## Recorded data
····················

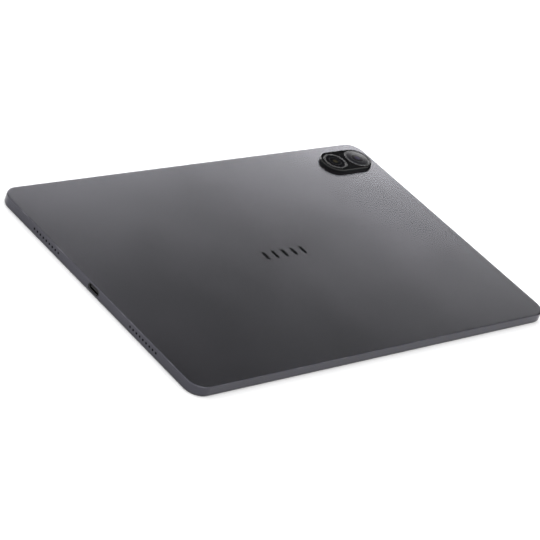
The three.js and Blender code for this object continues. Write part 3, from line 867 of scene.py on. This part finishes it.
# ---------------------------------------------------------------- charging port
# A drawn steel shell with a moulded black tongue in it. The tongue carries twelve gilt
# contacts on each face.
def bright_steel(name, streak_axis, tone):
    """Rolled or drawn steel with fine streaks along one axis."""
    finish = Finish(name, Metallic=1.0)
    squeeze = [1.0, 1.0, 1.0]
    squeeze[streak_axis] = 0.06
    streaks = finish.noise(0.12, 4, finish.stretched(*squeeze))
    stain = finish.noise(2.5, 3)
    colour = finish.mix(stain, (tone * 0.85,) * 3, (tone, tone * 1.01, tone * 1.03))
    relief = finish.bump(streaks, 0.003, 0.5)
    finish.vary(Base_Color=colour, Roughness=0.24 + streaks * 0.16 + stain * 0.06, Normal=relief)
    return finish.material


PORT_SKIN = 0.28
SHELL_BEVEL = 0.08
port_place = in_short_wall(0, PORT_Z)
port_half_height = (port_high.z - port_low.z) / 2
shell_profile = [
    (0, port_low.x + SHELL_BEVEL),
    (SHELL_BEVEL, port_low.x),
    (PORT_SKIN - SHELL_BEVEL, port_low.x),
    (PORT_SKIN, port_low.x + SHELL_BEVEL),
    (PORT_SKIN, port_high.x),
    (0, port_high.x),
]
shell_form = Form()
shell_form.moulded(
    port_high.y, port_half_height, port_half_height, shell_profile, 16, port_place, closed=True
)
shell_steel = bright_steel("port_steel", streak_axis=0, tone=0.1)
dress(shell_form.made("port_shell"), shell_steel, "case", ["usb_c_shell"])

tongue_low, tongue_high = box_mm("usb_c_tongue")
BLADE_HALF_WIDTH = 3.35
BLADE_HALF_HEIGHT = 0.35
BASE_LENGTH = 1.7
blade_profile = [
    (0.25, tongue_low.x),
    (0.08, tongue_low.x + 0.07),
    (0.0, tongue_low.x + 0.3),
    (0.0, tongue_high.x - BASE_LENGTH),
]
base_profile = [(0, tongue_high.x - BASE_LENGTH), (0, tongue_high.x)]
base_half_height = tongue_high.z - PORT_Z
tongue_form = Form()
tongue_form.moulded(BLADE_HALF_WIDTH, BLADE_HALF_HEIGHT, 0.3, blade_profile, 6, port_place)
tongue_form.moulded(
    tongue_high.y, base_half_height, base_half_height, base_profile, 14, port_place
)
dress(tongue_form.made("port_tongue"), black_plastic, "case", ["usb_c_tongue"])

CONTACT_COUNT = 12
CONTACT_PITCH = 0.5
CONTACT_HALF_WIDTH = 0.13
CONTACT_HALF_THICKNESS = 0.02
CONTACT_STAND = 0.012
contact_strip = [(0, tongue_low.x + 0.75), (0, tongue_high.x - BASE_LENGTH - 0.6)]
contacts = Form()
for side in (-1, 1):
    for i in range(CONTACT_COUNT):
        y = (i - (CONTACT_COUNT - 1) / 2) * CONTACT_PITCH
        place = in_short_wall(y, PORT_Z + side * (BLADE_HALF_HEIGHT + CONTACT_STAND))
        contacts.moulded(
            CONTACT_HALF_WIDTH, CONTACT_HALF_THICKNESS, 0.01, contact_strip, 1, place
        )


def gilt_finish():
    finish = Finish("gilt_contact", Metallic=1.0)
    wipe = finish.noise(0.2, 3, finish.stretched(0.2, 1, 1))
    colour = finish.mix(wipe, (0.72, 0.5, 0.2), (0.85, 0.62, 0.28))
    finish.vary(Base_Color=colour, Roughness=0.22 + wipe * 0.15)
    return finish.material


dress(contacts.made("port_contacts"), gilt_finish(), "case", [])


# ---------------------------------------------------------------- speakers and dust meshes
# Behind each row of holes a strip of fine woven mesh keeps dust from the loudspeaker,
# which is a sealed box of glass-filled black plastic.
THREAD_PITCH = 0.00016


def woven_mesh_finish():
    finish = Finish("woven_dust_mesh", Metallic=0.3)
    y, z = finish.axes()[1:]
    thread = 2 * math.pi / THREAD_PITCH
    across = (y * thread).sine()
    along = (z * thread).sine()
    weave = (across * along).ramp(-0.6, 0.9)
    colour = finish.mix(weave, (0.004, 0.004, 0.004), (0.035, 0.035, 0.037))
    finish.vary(Base_Color=colour, Roughness=0.5 + weave * 0.15, Normal=finish.bump(weave, 0.05))
    return finish.material


def repaint(material, nodes):
    """Gives CAD nodes that already have the right shape their material."""
    for node in nodes:
        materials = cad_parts[node].data.materials
        materials.clear()
        materials.append(material)


corners = ("left_lower", "left_upper", "right_lower", "right_upper")
repaint(woven_mesh_finish(), ["dust_mesh_" + corner for corner in corners])
repaint(black_plastic, ["speaker_" + corner for corner in corners])


# ---------------------------------------------------------------- display stack
# Behind the glass lie the liquid-crystal cell and the backlight in its silvered tray.
def panel_finish():
    finish = Finish("display_cell_glass", IOR=1.5)
    film = finish.noise(30, 2)
    colour = finish.mix(film, (0.008, 0.01, 0.014), (0.012, 0.012, 0.02))
    finish.vary(Base_Color=colour, Roughness=0.12 + film * 0.08)
    return finish.material


repaint(panel_finish(), ["display_cell"])
repaint(bright_steel("backlight_tray", streak_axis=0, tone=0.6), ["backlight_unit"])


# ---------------------------------------------------------------- circuit boards
# Glass-fibre boards with green solder mask: copper tracks raise it in fine ridges, and
# small gilt pads break through it.
def circuit_board_finish():
    finish = Finish("green_circuit_board")
    tracks = finish.cells(2.2, "DISTANCE_TO_EDGE").ramp(0.09, 0.04)
    pads = finish.cells(1.3).ramp(0.2, 0.16) * finish.noise(5, 1).ramp(0.5, 0.56)
    mask = finish.noise(12, 3)
    colour = finish.mix(mask, (0.008, 0.05, 0.024), (0.012, 0.075, 0.034))
    colour = finish.mix(tracks * 0.7, colour, (0.03, 0.13, 0.05))
    colour = finish.mix(pads, colour, (0.62, 0.43, 0.17))
    relief = finish.bump(tracks + pads, 0.03, 0.7)
    finish.vary(Base_Color=colour, Metallic=pads * 0.9, Roughness=0.42 - pads * 0.12, Normal=relief)
    return finish.material


boards = ["main_board", "port_board", "battery_board", "display_driver_board"]
repaint(circuit_board_finish(), boards)


# ---------------------------------------------------------------- chips and camera parts
# Chips, the camera module and the lens barrel are moulded in black epoxy or filled
# nylon, with a fine matt grain and small pale flecks of filler.
def moulded_epoxy():
    finish = Finish("black_epoxy", Specular_IOR_Level=0.4)
    grain = finish.noise(0.1, 3)
    fleck = finish.cells(0.4).ramp(0.12, 0.06)
    colour = finish.mix(fleck * 0.5, (0.014, 0.014, 0.015), (0.05, 0.05, 0.052))
    finish.vary(Base_Color=colour, Roughness=0.45 + grain * 0.2, Normal=finish.bump(grain, 0.01, 0.6))
    return finish.material


chips = ["processor_chip", "memory_chip", "power_chip", "storage_chip"]
repaint(moulded_epoxy(), chips + ["camera_module", "lens_barrel", "front_camera"])


def phosphor_finish():
    finish = Finish("flash_phosphor")
    grain = finish.noise(0.15, 3)
    colour = finish.mix(grain, (0.72, 0.6, 0.22), (0.82, 0.72, 0.36))
    finish.vary(Base_Color=colour, Roughness=0.4 + grain * 0.2)
    return finish.material


repaint(phosphor_finish(), ["flash_led"])


# ---------------------------------------------------------------- metal inside
# Shield cans, the port bracket and the switch lids are pressed from nickel-plated
# sheet; the screws are zinc plated, and the cover magnets are nickel-plated bars.
pressed_steel = bright_steel("pressed_steel", streak_axis=1, tone=0.58)
switches = ["power_switch", "volume_up_switch", "volume_down_switch"]
repaint(pressed_steel, ["upper_shield", "lower_shield", "port_bracket", "microphone"] + switches)
magnet_plating = bright_steel("nickel_magnet", streak_axis=0, tone=0.5)
repaint(magnet_plating, ["cover_magnet_left", "cover_magnet_right"])
screws = ["board_screw_1", "board_screw_2", "board_screw_3", "board_screw_4"]
zinc = bright_steel("zinc_screw", streak_axis=2, tone=0.45)
repaint(zinc, screws + ["port_screw_1", "port_screw_2"])


# ---------------------------------------------------------------- battery
# Two flat pouch cells in laminated aluminium and nylon film, slightly quilted where
# the film has drawn down on the stack.
def pouch_finish():
    finish = Finish("battery_pouch_film", Metallic=0.35)
    quilt = finish.noise(16, 3)
    weave = finish.noise(0.3, 2)
    colour = finish.mix(quilt, (0.035, 0.037, 0.042), (0.06, 0.062, 0.068))
    relief = finish.bump(quilt + weave * 0.1, 0.25, 0.4)
    finish.vary(Base_Color=colour, Roughness=0.3 + weave * 0.15, Normal=relief)
    return finish.material


repaint(pouch_finish(), ["battery_cell_left", "battery_cell_right"])


# ---------------------------------------------------------------- flexible circuits
# Amber polyimide film over copper tracks. The antennas are the same film with a wide
# copper pattern, and the heat spreader is a sheet of dark pressed graphite.
TRACK_PITCH = 0.0006


def flex_finish():
    finish = Finish("amber_flex", Coat_Weight=0.3, Coat_Roughness=0.15)
    x, y = finish.axes()[:2]
    track = 2 * math.pi / TRACK_PITCH
    lines = ((x + y) * track).sine().ramp(-0.2, 0.3)
    film = finish.noise(6, 3)
    colour = finish.mix(film, (0.26, 0.11, 0.018), (0.38, 0.18, 0.035))
    colour = finish.mix(lines * 0.55, colour, (0.55, 0.25, 0.1))
    finish.vary(Base_Color=colour, Metallic=lines * 0.35, Roughness=0.35 + film * 0.1)
    return finish.material


flexes = ["battery_flex", "port_flex", "display_flex", "camera_flex", "key_flex"]
repaint(flex_finish(), flexes + ["antenna_left", "antenna_right"])


def graphite_finish():
    finish = Finish("pressed_graphite", Metallic=0.5)
    flake = finish.noise(0.5, 4, finish.stretched(1, 0.3, 1))
    colour = finish.mix(flake, (0.022, 0.022, 0.024), (0.06, 0.06, 0.063))
    finish.vary(Base_Color=colour, Roughness=0.38 + flake * 0.25, Normal=finish.bump(flake, 0.01))
    return finish.material


repaint(graphite_finish(), ["heat_spreader"])
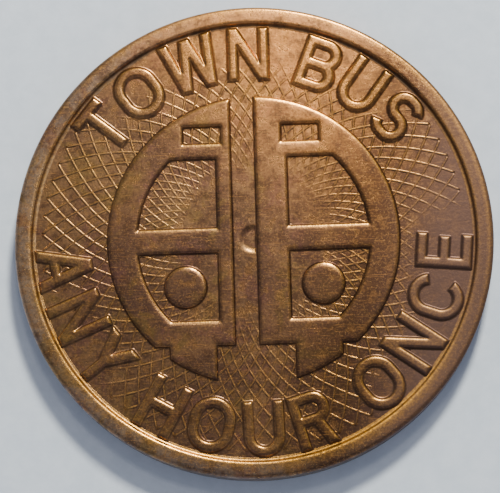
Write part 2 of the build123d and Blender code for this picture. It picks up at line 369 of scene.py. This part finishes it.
class InsideField:
    """How far inside an outline each point lies, sampled on a grid of square cells."""

    def __init__(self, outline, cell, margin=0.25):
        loops = [contour_points(contour) for contour in outline]
        self.cell = cell
        self.low = np.min([loop.min(0) for loop in loops], 0) - margin
        self.high = np.max([loop.max(0) for loop in loops], 0) + margin
        self.nx, self.ny = np.ceil((self.high - self.low) / cell).astype(int) + 1
        grid = grid_points(self.low[0] + cell * np.arange(self.nx),
                           self.low[1] + cell * np.arange(self.ny))
        self.values = signed_distance(grid, loops).reshape(self.ny, self.nx)

    def at(self, points):
        """The field at any points, smooth between the grid's own."""
        place = (points - self.low) / self.cell
        i = np.clip(place.astype(int), 0, (self.nx - 2, self.ny - 2))
        fx, fy = (place - i).T
        i, j = i.T
        values = self.values
        lower = values[j, i] * (1 - fx) + values[j, i + 1] * fx
        upper = values[j + 1, i] * (1 - fx) + values[j + 1, i + 1] * fx
        return lower * (1 - fy) + upper * fy

    def facing_up(self, points):
        """1 on edges that face up the face, 0 on those that face down or to the sides."""
        step = self.cell
        across_x = self.at(points + (step, 0)) - self.at(points - (step, 0))
        across_y = self.at(points + (0, step)) - self.at(points - (0, step))
        return np.clip((-across_y / np.hypot(across_x, across_y) - 0.35) / 0.4, 0, 1)

    def rings(self, level, step):
        """The closed lines at a level, with points about step apart."""
        lines = level_lines(self.values, self.low, self.cell, level)
        return [even_loop(line, step) for line in lines]


def grid_points(xs, ys):
    """Every pairing of the xs and ys as a list of points."""
    xs, ys = np.meshgrid(xs, ys)
    return np.stack((xs.ravel(), ys.ravel()), 1)


def triangulate(points, loops, borders):
    """Triangles over the points, with every loop an edge, inside the first loops, the borders."""
    edges = []
    for first, count in loops:
        edges += [(first + k, first + (k + 1) % count) for k in range(count)]
    flat = [Vector(point) for point in points.tolist()]
    _, _, faces, origins, _, _ = delaunay_2d_cdt(flat, edges, [], 0, 1e-9)
    order = np.array([origin[0] if origin else -1 for origin in origins])
    if (order < 0).any():
        raise ValueError("two level lines cross")
    faces = order[np.array(faces, int)].tolist()
    fences = set(edges[:sum(count for _, count in loops[:borders])])
    return np.array(fenced_faces(faces, fences))


def fenced_faces(faces, fences):
    """The faces just right of the fences, and all that join them without crossing a fence."""
    on_side = {}
    for index, (a, b, c) in enumerate(faces):
        on_side[a, b] = on_side[b, c] = on_side[c, a] = index
    waiting = [on_side[end, start] for start, end in fences]
    kept = set(waiting)
    while waiting:
        a, b, c = faces[waiting.pop()]
        for start, end in ((a, b), (b, c), (c, a)):
            other = on_side.get((end, start))
            fenced = (start, end) in fences or (end, start) in fences
            if other is not None and other not in kept and not fenced:
                kept.add(other)
                waiting.append(other)
    return [faces[index] for index in sorted(kept)]


def strip(first, second, here, after):
    """Two triangles for each step from here to after, between two rows of points."""
    return [np.stack((first + here, first + after, second + after), 1),
            np.stack((first + here, second + after, second + here), 1)]


def around(count):
    """The places of a closed row's points, and of the point after each."""
    here = np.arange(count)
    return here, (here + 1) % count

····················

Repeat word for word the lines from the line with "Write part 2" to the line with "far inside an", both lines included.

## Exercise response
Write part 2 of the build123d and Blender code for this picture. It picks up at line 369 of scene.py. This part finishes it.
class InsideField:
    """How far inside an outline each point lies, sampled on a grid of square cells."""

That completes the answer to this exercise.